> GIVEN EXERCISE
Quote only the part that opens with the line containing "part.py. More parts follow." and closes with the line containing "return on_front(shaft)". Keep both of those lines.

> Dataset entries

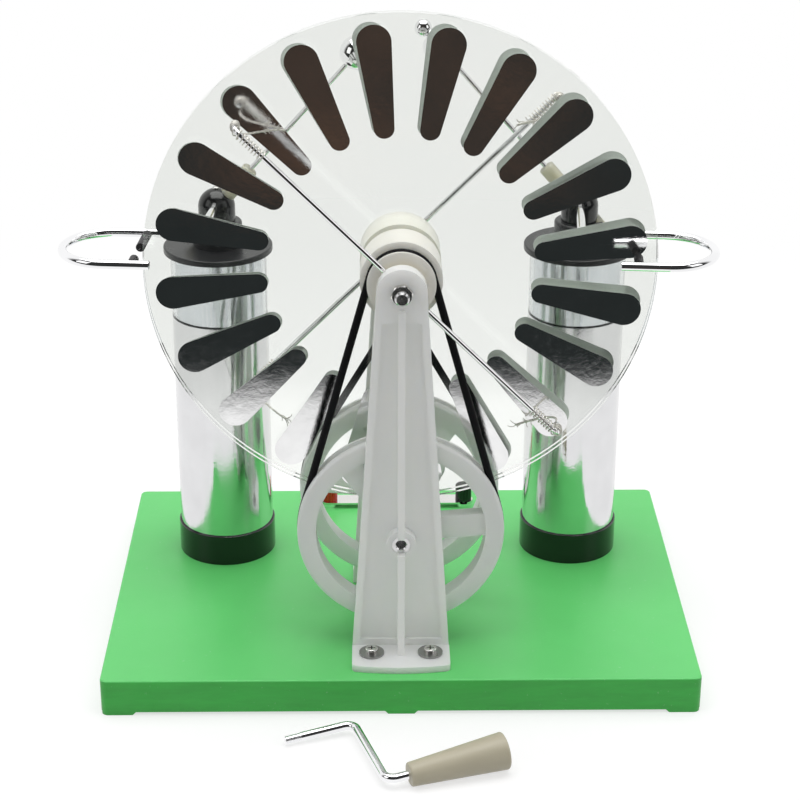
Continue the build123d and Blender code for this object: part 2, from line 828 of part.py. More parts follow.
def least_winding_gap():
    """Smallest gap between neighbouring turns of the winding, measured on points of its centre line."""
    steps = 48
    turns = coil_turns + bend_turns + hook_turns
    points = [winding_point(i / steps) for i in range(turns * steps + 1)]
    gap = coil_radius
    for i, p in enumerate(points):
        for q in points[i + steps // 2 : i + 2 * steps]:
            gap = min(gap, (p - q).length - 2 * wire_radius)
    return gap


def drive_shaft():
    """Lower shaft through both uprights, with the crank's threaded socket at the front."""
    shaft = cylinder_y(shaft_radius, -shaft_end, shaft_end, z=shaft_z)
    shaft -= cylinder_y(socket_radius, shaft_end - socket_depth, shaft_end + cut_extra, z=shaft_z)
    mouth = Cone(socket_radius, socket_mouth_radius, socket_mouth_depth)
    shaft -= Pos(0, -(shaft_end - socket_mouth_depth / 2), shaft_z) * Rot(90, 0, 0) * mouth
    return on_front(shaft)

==

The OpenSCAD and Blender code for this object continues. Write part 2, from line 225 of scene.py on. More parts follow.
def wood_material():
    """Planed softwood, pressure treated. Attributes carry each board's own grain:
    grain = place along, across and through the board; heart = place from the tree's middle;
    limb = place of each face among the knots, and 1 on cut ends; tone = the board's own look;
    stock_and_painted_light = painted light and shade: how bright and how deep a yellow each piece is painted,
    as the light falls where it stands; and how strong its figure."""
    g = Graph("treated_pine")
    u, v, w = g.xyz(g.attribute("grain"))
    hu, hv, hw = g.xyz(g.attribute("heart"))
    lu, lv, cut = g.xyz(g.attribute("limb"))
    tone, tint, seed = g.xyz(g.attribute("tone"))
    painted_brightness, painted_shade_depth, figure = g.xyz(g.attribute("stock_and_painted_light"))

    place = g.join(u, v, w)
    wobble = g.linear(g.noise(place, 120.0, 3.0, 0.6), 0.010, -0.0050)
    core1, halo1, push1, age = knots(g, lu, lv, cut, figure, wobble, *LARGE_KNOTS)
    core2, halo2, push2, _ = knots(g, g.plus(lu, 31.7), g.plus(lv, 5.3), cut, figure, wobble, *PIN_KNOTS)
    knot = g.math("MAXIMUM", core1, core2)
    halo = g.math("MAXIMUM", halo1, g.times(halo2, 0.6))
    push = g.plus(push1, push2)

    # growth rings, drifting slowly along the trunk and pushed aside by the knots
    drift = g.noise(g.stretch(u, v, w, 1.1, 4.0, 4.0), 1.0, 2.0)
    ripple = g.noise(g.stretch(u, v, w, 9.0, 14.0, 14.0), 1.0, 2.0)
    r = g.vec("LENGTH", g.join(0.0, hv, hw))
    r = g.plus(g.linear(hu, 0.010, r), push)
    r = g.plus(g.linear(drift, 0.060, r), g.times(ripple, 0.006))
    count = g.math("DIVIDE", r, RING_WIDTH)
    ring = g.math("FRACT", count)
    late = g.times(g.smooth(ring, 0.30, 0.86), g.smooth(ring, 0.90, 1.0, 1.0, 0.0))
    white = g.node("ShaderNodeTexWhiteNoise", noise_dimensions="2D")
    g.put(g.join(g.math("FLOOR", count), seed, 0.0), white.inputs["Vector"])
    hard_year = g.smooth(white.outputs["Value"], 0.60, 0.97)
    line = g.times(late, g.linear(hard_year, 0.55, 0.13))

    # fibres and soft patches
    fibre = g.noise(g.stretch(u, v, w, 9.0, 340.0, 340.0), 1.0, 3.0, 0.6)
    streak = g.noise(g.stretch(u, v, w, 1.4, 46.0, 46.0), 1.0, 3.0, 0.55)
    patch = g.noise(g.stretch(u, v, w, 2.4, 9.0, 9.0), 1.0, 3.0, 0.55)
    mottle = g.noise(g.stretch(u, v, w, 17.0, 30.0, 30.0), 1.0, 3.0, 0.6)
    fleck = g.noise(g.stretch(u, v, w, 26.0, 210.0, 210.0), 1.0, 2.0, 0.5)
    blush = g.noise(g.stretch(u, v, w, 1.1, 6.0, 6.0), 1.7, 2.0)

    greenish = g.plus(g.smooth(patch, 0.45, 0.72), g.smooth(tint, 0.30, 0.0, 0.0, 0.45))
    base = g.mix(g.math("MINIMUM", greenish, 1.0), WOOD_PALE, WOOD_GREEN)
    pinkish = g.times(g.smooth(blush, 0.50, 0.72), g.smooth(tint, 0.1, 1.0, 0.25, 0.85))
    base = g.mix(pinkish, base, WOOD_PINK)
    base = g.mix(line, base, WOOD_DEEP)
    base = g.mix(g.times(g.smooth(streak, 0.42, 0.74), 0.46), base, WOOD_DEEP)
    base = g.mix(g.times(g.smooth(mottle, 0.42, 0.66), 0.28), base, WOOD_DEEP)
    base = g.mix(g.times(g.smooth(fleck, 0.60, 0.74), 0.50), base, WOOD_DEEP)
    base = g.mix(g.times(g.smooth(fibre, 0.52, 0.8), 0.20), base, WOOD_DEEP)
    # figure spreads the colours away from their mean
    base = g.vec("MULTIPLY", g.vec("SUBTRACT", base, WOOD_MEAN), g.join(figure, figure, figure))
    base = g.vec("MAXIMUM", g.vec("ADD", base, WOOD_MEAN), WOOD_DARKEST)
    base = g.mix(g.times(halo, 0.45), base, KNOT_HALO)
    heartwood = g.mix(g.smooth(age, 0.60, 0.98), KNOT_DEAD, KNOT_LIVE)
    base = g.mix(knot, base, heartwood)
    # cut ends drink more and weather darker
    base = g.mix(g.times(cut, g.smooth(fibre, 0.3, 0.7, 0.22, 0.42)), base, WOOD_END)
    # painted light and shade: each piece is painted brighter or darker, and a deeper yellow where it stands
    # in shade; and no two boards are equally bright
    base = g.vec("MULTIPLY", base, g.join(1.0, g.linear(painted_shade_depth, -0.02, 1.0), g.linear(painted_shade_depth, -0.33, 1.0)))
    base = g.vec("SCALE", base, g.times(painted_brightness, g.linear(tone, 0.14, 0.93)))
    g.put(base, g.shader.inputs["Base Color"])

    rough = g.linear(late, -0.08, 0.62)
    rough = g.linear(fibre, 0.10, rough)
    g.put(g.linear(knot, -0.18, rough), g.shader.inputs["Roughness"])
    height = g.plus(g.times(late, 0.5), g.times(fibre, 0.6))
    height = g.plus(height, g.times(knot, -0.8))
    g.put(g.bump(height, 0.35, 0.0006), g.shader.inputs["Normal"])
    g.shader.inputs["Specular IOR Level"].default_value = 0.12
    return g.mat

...

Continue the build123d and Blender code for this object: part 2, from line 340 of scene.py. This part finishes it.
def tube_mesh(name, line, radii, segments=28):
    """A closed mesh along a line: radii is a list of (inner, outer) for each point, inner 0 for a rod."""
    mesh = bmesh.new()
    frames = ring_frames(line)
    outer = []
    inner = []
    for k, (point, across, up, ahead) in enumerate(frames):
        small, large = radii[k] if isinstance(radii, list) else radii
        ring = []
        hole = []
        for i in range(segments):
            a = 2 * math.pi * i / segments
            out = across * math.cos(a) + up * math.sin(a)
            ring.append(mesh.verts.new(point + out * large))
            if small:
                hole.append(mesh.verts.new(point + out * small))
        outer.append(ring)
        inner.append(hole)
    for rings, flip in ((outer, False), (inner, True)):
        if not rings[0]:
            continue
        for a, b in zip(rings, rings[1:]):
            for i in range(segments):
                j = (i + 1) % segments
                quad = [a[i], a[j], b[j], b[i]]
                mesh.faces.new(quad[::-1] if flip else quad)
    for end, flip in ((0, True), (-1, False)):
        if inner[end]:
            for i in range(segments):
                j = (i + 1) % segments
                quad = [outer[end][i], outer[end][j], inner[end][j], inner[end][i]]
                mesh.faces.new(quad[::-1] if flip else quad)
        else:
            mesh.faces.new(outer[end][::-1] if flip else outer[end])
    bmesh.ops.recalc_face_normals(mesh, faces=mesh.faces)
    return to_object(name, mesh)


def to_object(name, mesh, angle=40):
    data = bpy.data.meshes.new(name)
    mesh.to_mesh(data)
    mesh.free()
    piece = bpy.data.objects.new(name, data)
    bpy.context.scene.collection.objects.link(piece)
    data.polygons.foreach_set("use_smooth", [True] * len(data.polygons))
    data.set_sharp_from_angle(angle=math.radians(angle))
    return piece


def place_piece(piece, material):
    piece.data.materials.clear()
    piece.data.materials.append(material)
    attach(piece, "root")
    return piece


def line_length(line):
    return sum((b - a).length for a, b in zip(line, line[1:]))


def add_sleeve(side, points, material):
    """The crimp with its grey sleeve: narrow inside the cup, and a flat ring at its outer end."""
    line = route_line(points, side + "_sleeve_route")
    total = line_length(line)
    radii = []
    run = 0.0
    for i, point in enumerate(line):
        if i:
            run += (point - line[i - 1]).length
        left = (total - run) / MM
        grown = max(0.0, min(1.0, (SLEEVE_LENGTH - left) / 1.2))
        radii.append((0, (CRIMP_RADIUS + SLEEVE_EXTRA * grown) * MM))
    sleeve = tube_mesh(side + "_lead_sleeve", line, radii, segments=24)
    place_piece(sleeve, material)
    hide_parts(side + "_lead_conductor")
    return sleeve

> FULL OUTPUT
Continue the build123d and Blender code for this object: part 2, from line 828 of part.py. More parts follow.
def least_winding_gap():
    """Smallest gap between neighbouring turns of the winding, measured on points of its centre line."""
    steps = 48
    turns = coil_turns + bend_turns + hook_turns
    points = [winding_point(i / steps) for i in range(turns * steps + 1)]
    gap = coil_radius
    for i, p in enumerate(points):
        for q in points[i + steps // 2 : i + 2 * steps]:
            gap = min(gap, (p - q).length - 2 * wire_radius)
    return gap


def drive_shaft():
    """Lower shaft through both uprights, with the crank's threaded socket at the front."""
    shaft = cylinder_y(shaft_radius, -shaft_end, shaft_end, z=shaft_z)
    shaft -= cylinder_y(socket_radius, shaft_end - socket_depth, shaft_end + cut_extra, z=shaft_z)
    mouth = Cone(socket_radius, socket_mouth_radius, socket_mouth_depth)
    shaft -= Pos(0, -(shaft_end - socket_mouth_depth / 2), shaft_z) * Rot(90, 0, 0) * mouth
    return on_front(shaft)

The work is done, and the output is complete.